■ Problem requirements ■
What follows is a listing. Return every line of it exactly.

■ Input rows ■
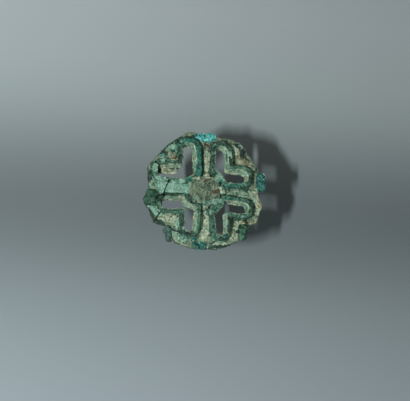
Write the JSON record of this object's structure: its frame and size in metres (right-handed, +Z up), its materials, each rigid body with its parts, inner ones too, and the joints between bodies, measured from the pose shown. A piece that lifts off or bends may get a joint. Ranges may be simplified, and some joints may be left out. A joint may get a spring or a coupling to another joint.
{
  "type": "compartmented stamp seal",
  "caption": "Openwork cast stamp seal: scalloped plate with L-shaped openings framed by raised walls, a central block, and a pierced carrying loop on the back.",
  "frame": {"origin": "centre of the cross of channels, in the plane of the stamping face", "axes": "-Y out of the stamping face, +Y towards the carrying loop, +Z up and +X to the right as one looks at the stamping face"},
  "size_m": [0.055, 0.0128, 0.0525],
  "materials": {
    "plate_bronze": "matte",
    "wall_bronze": "matte",
    "boss_bronze": "matte",
    "loop_bronze": "matte",
    "mending_resin": "matte",
    "turquoise_growth": "matte",
    "teal_growth": "matte",
    "dark_growth": "matte",
    "grey_growth": "matte",
    "green_growth": "matte",
    "mint_growth": "matte",
    "burial_earth": "matte"
  },
  "bodies": {
    "root": {"base_plate": "plate_bronze", "rim_fragment": "plate_bronze", "wall_upper_left": "wall_bronze", "wall_upper_right": "wall_bronze", "wall_lower_left": "wall_bronze", "wall_lower_right": "wall_bronze", "fragment_wall_upper": "wall_bronze", "fragment_wall_lower": "wall_bronze", "central_boss": "boss_bronze", "carrying_loop": "loop_bronze", "seam_spoke": "mending_resin", "seam_lower_rim": "mending_resin", "seam_upper_rim": "mending_resin", "nodule_top": "turquoise_growth", "nodule_right": "teal_growth", "nodule_bottom": "teal_growth", "corrosion_mass_left": "dark_growth", "crust_lower_left": "grey_growth", "crust_lower_right": "green_growth", "spoke_crust_inner": "mint_growth", "spoke_crust_outer": "mint_growth", "earth_plug": "burial_earth", "soil_upper_right": "burial_earth", "soil_upper_left": "burial_earth"}
  },
  "joints": []
}
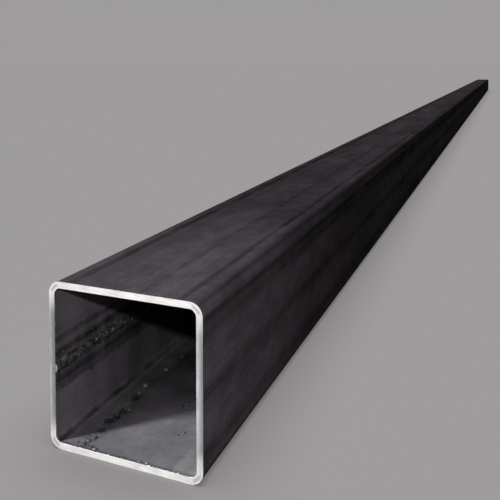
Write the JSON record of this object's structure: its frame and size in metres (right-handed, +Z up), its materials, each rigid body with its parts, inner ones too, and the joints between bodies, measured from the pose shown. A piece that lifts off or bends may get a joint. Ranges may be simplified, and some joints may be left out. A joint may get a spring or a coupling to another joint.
{
  "type": "square steel tube",
  "caption": "Long square steel tube with rounded corners, an internal weld flash along one wall and square sawn ends, for frames, posts and rails.",
  "frame": {"origin": "on the underside, midway between the sawn ends and midway between the sides", "axes": "+Y along the tube from the near sawn end to the far one, +Z up, +X across; the weld seam is in the -X wall, 2 mm below its middle"},
  "size_m": [0.1, 6, 0.1],
  "materials": {
    "black_steel": "charcoal mill scale as rolled, with bright sawn ends"
  },
  "bodies": {
    "root": {"square_tube": "black_steel"}
  },
  "joints": []
}
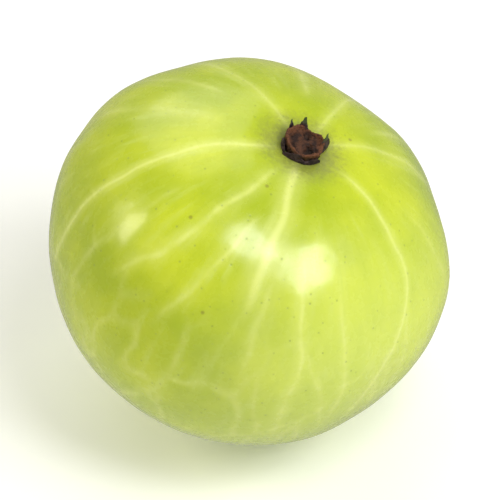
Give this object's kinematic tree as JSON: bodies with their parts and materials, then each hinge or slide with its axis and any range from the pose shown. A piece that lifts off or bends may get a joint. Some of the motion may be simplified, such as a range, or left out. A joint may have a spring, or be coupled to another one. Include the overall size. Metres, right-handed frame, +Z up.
{
  "type": "indian gooseberry",
  "caption": "Whole ripe Indian gooseberry (amla): a squat, glossy yellow-green berry with shallow furrows, a stalk stub with dried sepals, and a small flat spot to rest on.",
  "frame": {"origin": "centre of the part's box, at the level of the surface that the fruit rests on", "axes": "+Z up, away from the surface; the stalk end leans about 21 degrees from +Z towards +X and slightly towards -Y"},
  "size_m": [0.0374, 0.0378, 0.0333],
  "materials": {
    "skin": "smooth, waxy, slightly translucent skin with pale meridian stripes and fine veins",
    "stalk_bark": "dry, rough, woody",
    "dried_sepal": "dry, shrivelled, nearly black",
    "dried_style": "dry, rough, dark brown"
  },
  "bodies": {
    "root": {"fruit": "skin", "stalk_stub": "stalk_bark", "sepal_1": "dried_sepal", "sepal_2": "dried_sepal", "sepal_3": "dried_sepal", "sepal_4": "dried_sepal", "sepal_5": "dried_sepal", "sepal_6": "dried_sepal", "style_remnant": "dried_style"}
  },
  "joints": []
}
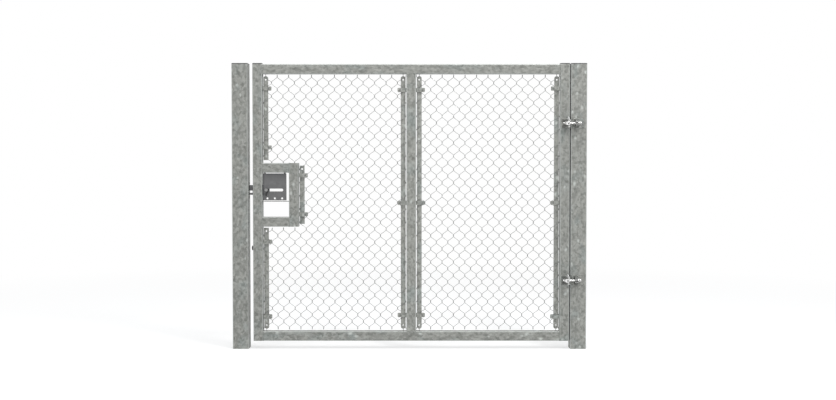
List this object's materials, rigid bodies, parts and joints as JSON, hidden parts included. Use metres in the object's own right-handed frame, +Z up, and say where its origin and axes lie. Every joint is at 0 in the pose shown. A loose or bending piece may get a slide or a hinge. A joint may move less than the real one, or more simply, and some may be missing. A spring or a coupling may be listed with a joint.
{
  "type": "chain link gate",
  "caption": "Single-leaf swing gate of square galvanised tube with chain link mesh, hung between two square posts, with a slide bolt in a lock box.",
  "frame": {"origin": "centre of the hinge post's foot, at ground level", "axes": "+X along the fence from the latch post towards the hinge post, -Y towards the side with the hinges and the knob, +Z up"},
  "size_m": [2.2, 0.1616, 1.775],
  "materials": {
    "galvanised": "hot-dip galvanised, mottled with spangles",
    "mesh_wire": "galvanised wire",
    "stainless": "bright stainless steel",
    "dark_metal": "dark grey powder coat",
    "black_plastic": "moulded black plastic",
    "rubber": "matte black rubber"
  },
  "bodies": {
    "posts": {"hinge_post": "galvanised", "hinge_post_cap": "black_plastic", "latch_post": "galvanised", "latch_post_cap": "black_plastic", "keeper": "dark_metal", "upper_hinge_post_bracket": "galvanised", "upper_hinge_rod": "stainless", "lower_hinge_post_bracket": "galvanised", "lower_hinge_rod": "stainless"},
    "leaf": {"hinge_stile": "galvanised", "hinge_stile_cap": "black_plastic", "latch_stile": "galvanised", "latch_stile_cap": "black_plastic", "top_rail": "galvanised", "bottom_rail": "galvanised", "mullion": "galvanised", "lock_box_top": "galvanised", "lock_box_bottom": "galvanised", "lock_box_side": "galvanised", "tension_bar_above_lock": "galvanised", "tension_bar_below_lock": "galvanised", "tension_bar_lock_box": "galvanised", "tension_bar_mullion_left": "galvanised", "tension_bar_mullion_right": "galvanised", "tension_bar_hinge_side": "galvanised", "latch_stile_hooks": "galvanised", "lock_box_hooks": "galvanised", "mullion_hooks": "galvanised", "hinge_stile_hooks": "galvanised", "mesh_above_lock": "mesh_wire", "mesh_below_lock": "mesh_wire", "mesh_left_bay": "mesh_wire", "mesh_right_bay_inner": "mesh_wire", "mesh_right_bay_outer": "mesh_wire", "lock_plate": "dark_metal", "lock_shelf": "dark_metal", "bolt_guides": "dark_metal", "rubber_buffer": "rubber", "upper_hinge_leaf_bracket": "galvanised", "upper_hinge_pin": "stainless", "lower_hinge_leaf_bracket": "galvanised", "lower_hinge_pin": "stainless"},
    "bolt": {"bolt_bar": "dark_metal", "bolt_knob": "stainless"}
  },
  "joints": [
    {"name": "leaf_swing", "type": "hinge", "parent": "posts", "child": "leaf", "pos_m": [-0.071, -0.09, 0.91], "axis": [0, 0, 1], "range_deg": [0, 180]},
    {"name": "bolt_slide", "type": "slide", "parent": "leaf", "child": "bolt", "axis": [1, 0, 0], "range_m": [0, 0.09]}
  ]
}
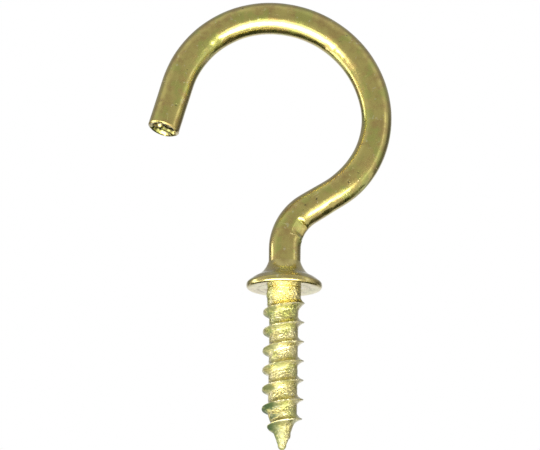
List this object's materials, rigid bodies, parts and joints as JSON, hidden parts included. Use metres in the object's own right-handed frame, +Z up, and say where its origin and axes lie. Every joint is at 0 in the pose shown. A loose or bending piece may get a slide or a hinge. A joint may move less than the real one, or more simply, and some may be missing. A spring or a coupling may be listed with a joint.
{
  "type": "cup hook",
  "caption": "Shouldered screw-in cup hook: a round open hook bent in wire, with a flanged collar and a wood-screw thread, brass plated.",
  "frame": {"origin": "centre of the shoulder's flat underside, which beds on the wood", "axes": "+Z up the shank, away from the screw; the hook lies in the XZ plane, with its round back on +X and its open mouth on -X"},
  "size_m": [0.0211, 0.0066, 0.0395],
  "materials": {
    "plated_wire": "polished",
    "plated_collar": "polished"
  },
  "bodies": {
    "root": {"hook_wire": "plated_wire", "shoulder_collar": "plated_collar"}
  },
  "joints": []
}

■ The result ■
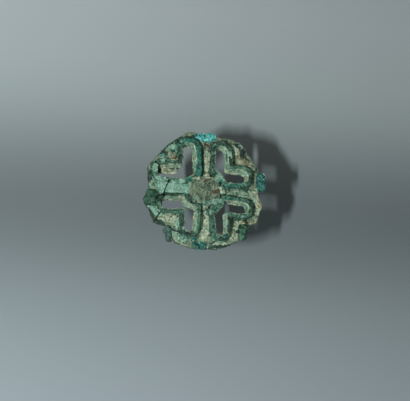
Write the JSON record of this object's structure: its frame and size in metres (right-handed, +Z up), its materials, each rigid body with its parts, inner ones too, and the joints between bodies, measured from the pose shown. A piece that lifts off or bends may get a joint. Ranges may be simplified, and some joints may be left out. A joint may get a spring or a coupling to another joint.
{
  "type": "compartmented stamp seal",
  "caption": "Openwork cast stamp seal: scalloped plate with L-shaped openings framed by raised walls, a central block, and a pierced carrying loop on the back.",
  "frame": {"origin": "centre of the cross of channels, in the plane of the stamping face", "axes": "-Y out of the stamping face, +Y towards the carrying loop, +Z up and +X to the right as one looks at the stamping face"},
  "size_m": [0.055, 0.0128, 0.0525],
  "materials": {
    "plate_bronze": "matte",
    "wall_bronze": "matte",
    "boss_bronze": "matte",
    "loop_bronze": "matte",
    "mending_resin": "matte",
    "turquoise_growth": "matte",
    "teal_growth": "matte",
    "dark_growth": "matte",
    "grey_growth": "matte",
    "green_growth": "matte",
    "mint_growth": "matte",
    "burial_earth": "matte"
  },
  "bodies": {
    "root": {"base_plate": "plate_bronze", "rim_fragment": "plate_bronze", "wall_upper_left": "wall_bronze", "wall_upper_right": "wall_bronze", "wall_lower_left": "wall_bronze", "wall_lower_right": "wall_bronze", "fragment_wall_upper": "wall_bronze", "fragment_wall_lower": "wall_bronze", "central_boss": "boss_bronze", "carrying_loop": "loop_bronze", "seam_spoke": "mending_resin", "seam_lower_rim": "mending_resin", "seam_upper_rim": "mending_resin", "nodule_top": "turquoise_growth", "nodule_right": "teal_growth", "nodule_bottom": "teal_growth", "corrosion_mass_left": "dark_growth", "crust_lower_left": "grey_growth", "crust_lower_right": "green_growth", "spoke_crust_inner": "mint_growth", "spoke_crust_outer": "mint_growth", "earth_plug": "burial_earth", "soil_upper_right": "burial_earth", "soil_upper_left": "burial_earth"}
  },
  "joints": []
}
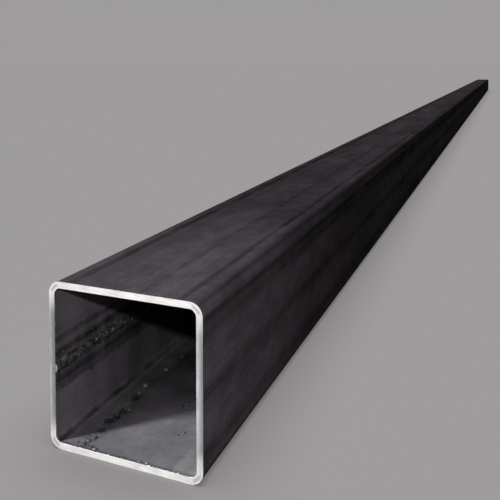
Write the JSON record of this object's structure: its frame and size in metres (right-handed, +Z up), its materials, each rigid body with its parts, inner ones too, and the joints between bodies, measured from the pose shown. A piece that lifts off or bends may get a joint. Ranges may be simplified, and some joints may be left out. A joint may get a spring or a coupling to another joint.
{
  "type": "square steel tube",
  "caption": "Long square steel tube with rounded corners, an internal weld flash along one wall and square sawn ends, for frames, posts and rails.",
  "frame": {"origin": "on the underside, midway between the sawn ends and midway between the sides", "axes": "+Y along the tube from the near sawn end to the far one, +Z up, +X across; the weld seam is in the -X wall, 2 mm below its middle"},
  "size_m": [0.1, 6, 0.1],
  "materials": {
    "black_steel": "charcoal mill scale as rolled, with bright sawn ends"
  },
  "bodies": {
    "root": {"square_tube": "black_steel"}
  },
  "joints": []
}
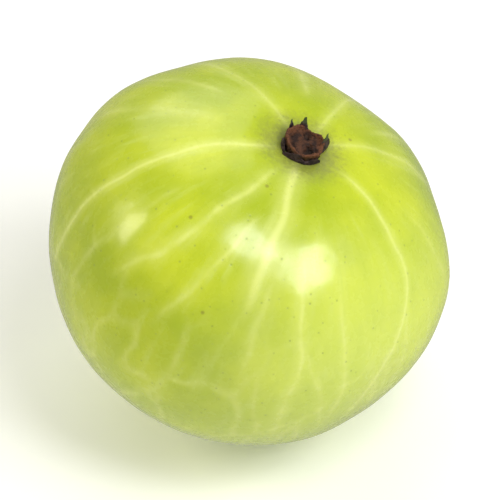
Give this object's kinematic tree as JSON: bodies with their parts and materials, then each hinge or slide with its axis and any range from the pose shown. A piece that lifts off or bends may get a joint. Some of the motion may be simplified, such as a range, or left out. A joint may have a spring, or be coupled to another one. Include the overall size. Metres, right-handed frame, +Z up.
{
  "type": "indian gooseberry",
  "caption": "Whole ripe Indian gooseberry (amla): a squat, glossy yellow-green berry with shallow furrows, a stalk stub with dried sepals, and a small flat spot to rest on.",
  "frame": {"origin": "centre of the part's box, at the level of the surface that the fruit rests on", "axes": "+Z up, away from the surface; the stalk end leans about 21 degrees from +Z towards +X and slightly towards -Y"},
  "size_m": [0.0374, 0.0378, 0.0333],
  "materials": {
    "skin": "smooth, waxy, slightly translucent skin with pale meridian stripes and fine veins",
    "stalk_bark": "dry, rough, woody",
    "dried_sepal": "dry, shrivelled, nearly black",
    "dried_style": "dry, rough, dark brown"
  },
  "bodies": {
    "root": {"fruit": "skin", "stalk_stub": "stalk_bark", "sepal_1": "dried_sepal", "sepal_2": "dried_sepal", "sepal_3": "dried_sepal", "sepal_4": "dried_sepal", "sepal_5": "dried_sepal", "sepal_6": "dried_sepal", "style_remnant": "dried_style"}
  },
  "joints": []
}
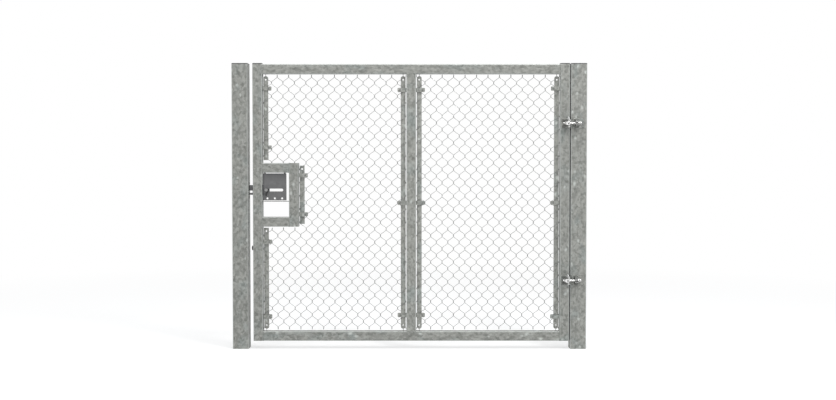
List this object's materials, rigid bodies, parts and joints as JSON, hidden parts included. Use metres in the object's own right-handed frame, +Z up, and say where its origin and axes lie. Every joint is at 0 in the pose shown. A loose or bending piece may get a slide or a hinge. A joint may move less than the real one, or more simply, and some may be missing. A spring or a coupling may be listed with a joint.
{
  "type": "chain link gate",
  "caption": "Single-leaf swing gate of square galvanised tube with chain link mesh, hung between two square posts, with a slide bolt in a lock box.",
  "frame": {"origin": "centre of the hinge post's foot, at ground level", "axes": "+X along the fence from the latch post towards the hinge post, -Y towards the side with the hinges and the knob, +Z up"},
  "size_m": [2.2, 0.1616, 1.775],
  "materials": {
    "galvanised": "hot-dip galvanised, mottled with spangles",
    "mesh_wire": "galvanised wire",
    "stainless": "bright stainless steel",
    "dark_metal": "dark grey powder coat",
    "black_plastic": "moulded black plastic",
    "rubber": "matte black rubber"
  },
  "bodies": {
    "posts": {"hinge_post": "galvanised", "hinge_post_cap": "black_plastic", "latch_post": "galvanised", "latch_post_cap": "black_plastic", "keeper": "dark_metal", "upper_hinge_post_bracket": "galvanised", "upper_hinge_rod": "stainless", "lower_hinge_post_bracket": "galvanised", "lower_hinge_rod": "stainless"},
    "leaf": {"hinge_stile": "galvanised", "hinge_stile_cap": "black_plastic", "latch_stile": "galvanised", "latch_stile_cap": "black_plastic", "top_rail": "galvanised", "bottom_rail": "galvanised", "mullion": "galvanised", "lock_box_top": "galvanised", "lock_box_bottom": "galvanised", "lock_box_side": "galvanised", "tension_bar_above_lock": "galvanised", "tension_bar_below_lock": "galvanised", "tension_bar_lock_box": "galvanised", "tension_bar_mullion_left": "galvanised", "tension_bar_mullion_right": "galvanised", "tension_bar_hinge_side": "galvanised", "latch_stile_hooks": "galvanised", "lock_box_hooks": "galvanised", "mullion_hooks": "galvanised", "hinge_stile_hooks": "galvanised", "mesh_above_lock": "mesh_wire", "mesh_below_lock": "mesh_wire", "mesh_left_bay": "mesh_wire", "mesh_right_bay_inner": "mesh_wire", "mesh_right_bay_outer": "mesh_wire", "lock_plate": "dark_metal", "lock_shelf": "dark_metal", "bolt_guides": "dark_metal", "rubber_buffer": "rubber", "upper_hinge_leaf_bracket": "galvanised", "upper_hinge_pin": "stainless", "lower_hinge_leaf_bracket": "galvanised", "lower_hinge_pin": "stainless"},
    "bolt": {"bolt_bar": "dark_metal", "bolt_knob": "stainless"}
  },
  "joints": [
    {"name": "leaf_swing", "type": "hinge", "parent": "posts", "child": "leaf", "pos_m": [-0.071, -0.09, 0.91], "axis": [0, 0, 1], "range_deg": [0, 180]},
    {"name": "bolt_slide", "type": "slide", "parent": "leaf", "child": "bolt", "axis": [1, 0, 0], "range_m": [0, 0.09]}
  ]
}
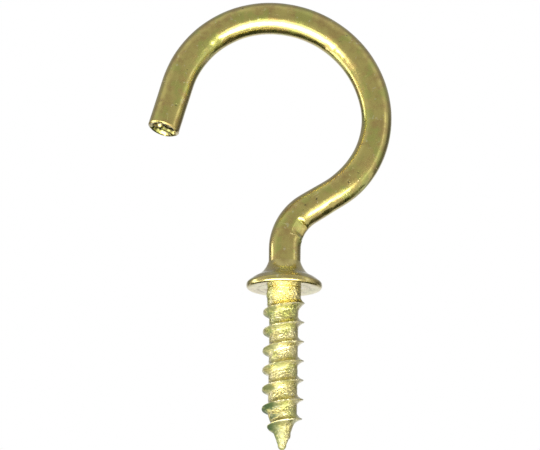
List this object's materials, rigid bodies, parts and joints as JSON, hidden parts included. Use metres in the object's own right-handed frame, +Z up, and say where its origin and axes lie. Every joint is at 0 in the pose shown. A loose or bending piece may get a slide or a hinge. A joint may move less than the real one, or more simply, and some may be missing. A spring or a coupling may be listed with a joint.
{
  "type": "cup hook",
  "caption": "Shouldered screw-in cup hook: a round open hook bent in wire, with a flanged collar and a wood-screw thread, brass plated.",
  "frame": {"origin": "centre of the shoulder's flat underside, which beds on the wood", "axes": "+Z up the shank, away from the screw; the hook lies in the XZ plane, with its round back on +X and its open mouth on -X"},
  "size_m": [0.0211, 0.0066, 0.0395],
  "materials": {
    "plated_wire": "polished",
    "plated_collar": "polished"
  },
  "bodies": {
    "root": {"hook_wire": "plated_wire", "shoulder_collar": "plated_collar"}
  },
  "joints": []
}